### Set task
From the listing below, copy every line with the word "points".

### Dataset excerpt
____________________
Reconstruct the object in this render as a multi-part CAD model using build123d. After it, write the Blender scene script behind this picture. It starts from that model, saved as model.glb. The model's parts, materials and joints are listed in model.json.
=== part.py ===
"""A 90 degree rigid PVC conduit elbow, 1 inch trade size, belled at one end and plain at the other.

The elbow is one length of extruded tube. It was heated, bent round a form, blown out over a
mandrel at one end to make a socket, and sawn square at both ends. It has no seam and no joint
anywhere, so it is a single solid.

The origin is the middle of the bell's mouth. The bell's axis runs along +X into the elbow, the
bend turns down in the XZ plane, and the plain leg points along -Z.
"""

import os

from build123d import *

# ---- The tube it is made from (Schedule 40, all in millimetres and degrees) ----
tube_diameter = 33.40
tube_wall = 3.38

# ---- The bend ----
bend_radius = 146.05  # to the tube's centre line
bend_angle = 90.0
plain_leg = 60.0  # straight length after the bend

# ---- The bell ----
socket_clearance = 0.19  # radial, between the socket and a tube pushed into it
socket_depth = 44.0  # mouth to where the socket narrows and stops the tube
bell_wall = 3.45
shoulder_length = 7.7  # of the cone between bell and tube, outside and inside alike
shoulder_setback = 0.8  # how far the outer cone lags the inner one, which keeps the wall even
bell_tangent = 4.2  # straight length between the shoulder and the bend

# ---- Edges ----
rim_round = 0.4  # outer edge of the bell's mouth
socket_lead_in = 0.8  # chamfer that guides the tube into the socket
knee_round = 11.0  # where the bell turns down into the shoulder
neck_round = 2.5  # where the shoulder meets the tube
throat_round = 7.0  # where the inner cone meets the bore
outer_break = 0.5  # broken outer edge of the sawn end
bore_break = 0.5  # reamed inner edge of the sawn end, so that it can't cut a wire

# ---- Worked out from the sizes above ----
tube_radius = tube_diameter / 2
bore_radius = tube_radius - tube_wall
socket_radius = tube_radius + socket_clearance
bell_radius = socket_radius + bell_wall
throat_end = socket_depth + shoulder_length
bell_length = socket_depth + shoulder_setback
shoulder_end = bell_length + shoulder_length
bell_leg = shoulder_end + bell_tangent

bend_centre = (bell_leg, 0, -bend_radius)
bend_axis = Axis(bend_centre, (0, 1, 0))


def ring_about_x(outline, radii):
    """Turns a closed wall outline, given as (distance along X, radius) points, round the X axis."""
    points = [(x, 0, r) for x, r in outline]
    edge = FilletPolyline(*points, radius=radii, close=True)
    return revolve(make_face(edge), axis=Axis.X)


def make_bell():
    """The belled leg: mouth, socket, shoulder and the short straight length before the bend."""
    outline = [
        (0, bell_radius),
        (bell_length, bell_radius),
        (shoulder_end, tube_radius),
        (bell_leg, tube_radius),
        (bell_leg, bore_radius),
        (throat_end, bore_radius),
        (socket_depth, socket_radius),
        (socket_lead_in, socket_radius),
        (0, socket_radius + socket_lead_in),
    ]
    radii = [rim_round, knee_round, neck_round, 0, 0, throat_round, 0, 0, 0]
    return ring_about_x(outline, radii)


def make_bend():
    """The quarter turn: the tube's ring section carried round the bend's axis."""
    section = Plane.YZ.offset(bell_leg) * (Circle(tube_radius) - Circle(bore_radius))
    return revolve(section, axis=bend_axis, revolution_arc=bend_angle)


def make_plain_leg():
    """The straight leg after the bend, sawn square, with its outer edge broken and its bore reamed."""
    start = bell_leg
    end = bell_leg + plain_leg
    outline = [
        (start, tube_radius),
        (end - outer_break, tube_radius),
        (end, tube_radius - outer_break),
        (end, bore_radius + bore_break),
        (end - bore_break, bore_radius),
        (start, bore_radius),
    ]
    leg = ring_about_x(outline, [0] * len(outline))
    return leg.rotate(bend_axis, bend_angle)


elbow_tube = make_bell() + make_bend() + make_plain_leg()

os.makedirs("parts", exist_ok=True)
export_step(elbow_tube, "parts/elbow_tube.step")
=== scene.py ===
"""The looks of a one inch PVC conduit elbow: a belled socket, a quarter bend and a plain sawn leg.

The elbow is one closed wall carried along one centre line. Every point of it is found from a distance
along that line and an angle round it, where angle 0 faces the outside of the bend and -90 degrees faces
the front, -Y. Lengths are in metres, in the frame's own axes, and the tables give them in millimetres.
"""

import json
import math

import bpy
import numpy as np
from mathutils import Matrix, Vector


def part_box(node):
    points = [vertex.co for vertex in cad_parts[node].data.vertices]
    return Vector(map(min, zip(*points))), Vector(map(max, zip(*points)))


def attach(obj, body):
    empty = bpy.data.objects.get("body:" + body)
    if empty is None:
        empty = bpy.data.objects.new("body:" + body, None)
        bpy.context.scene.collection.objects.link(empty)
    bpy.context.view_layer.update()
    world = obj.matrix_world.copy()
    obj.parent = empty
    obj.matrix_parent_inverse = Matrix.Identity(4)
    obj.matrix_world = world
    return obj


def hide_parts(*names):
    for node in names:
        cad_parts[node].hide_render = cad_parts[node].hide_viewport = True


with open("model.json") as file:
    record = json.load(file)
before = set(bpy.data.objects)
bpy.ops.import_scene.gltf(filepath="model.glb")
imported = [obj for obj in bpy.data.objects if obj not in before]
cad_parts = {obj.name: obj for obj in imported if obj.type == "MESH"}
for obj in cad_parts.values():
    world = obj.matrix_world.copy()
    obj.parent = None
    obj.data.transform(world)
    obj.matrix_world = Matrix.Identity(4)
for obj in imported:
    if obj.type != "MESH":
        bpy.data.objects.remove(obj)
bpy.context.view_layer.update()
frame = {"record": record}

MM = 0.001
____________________
### Written reply
bend turns down in the XZ plane, and the plain leg points along -Z.
    """Turns a closed wall outline, given as (distance along X, radius) points, round the X axis."""
    points = [(x, 0, r) for x, r in outline]
    edge = FilletPolyline(*points, radius=radii, close=True)
    points = [vertex.co for vertex in cad_parts[node].data.vertices]
    return Vector(map(min, zip(*points))), Vector(map(max, zip(*points)))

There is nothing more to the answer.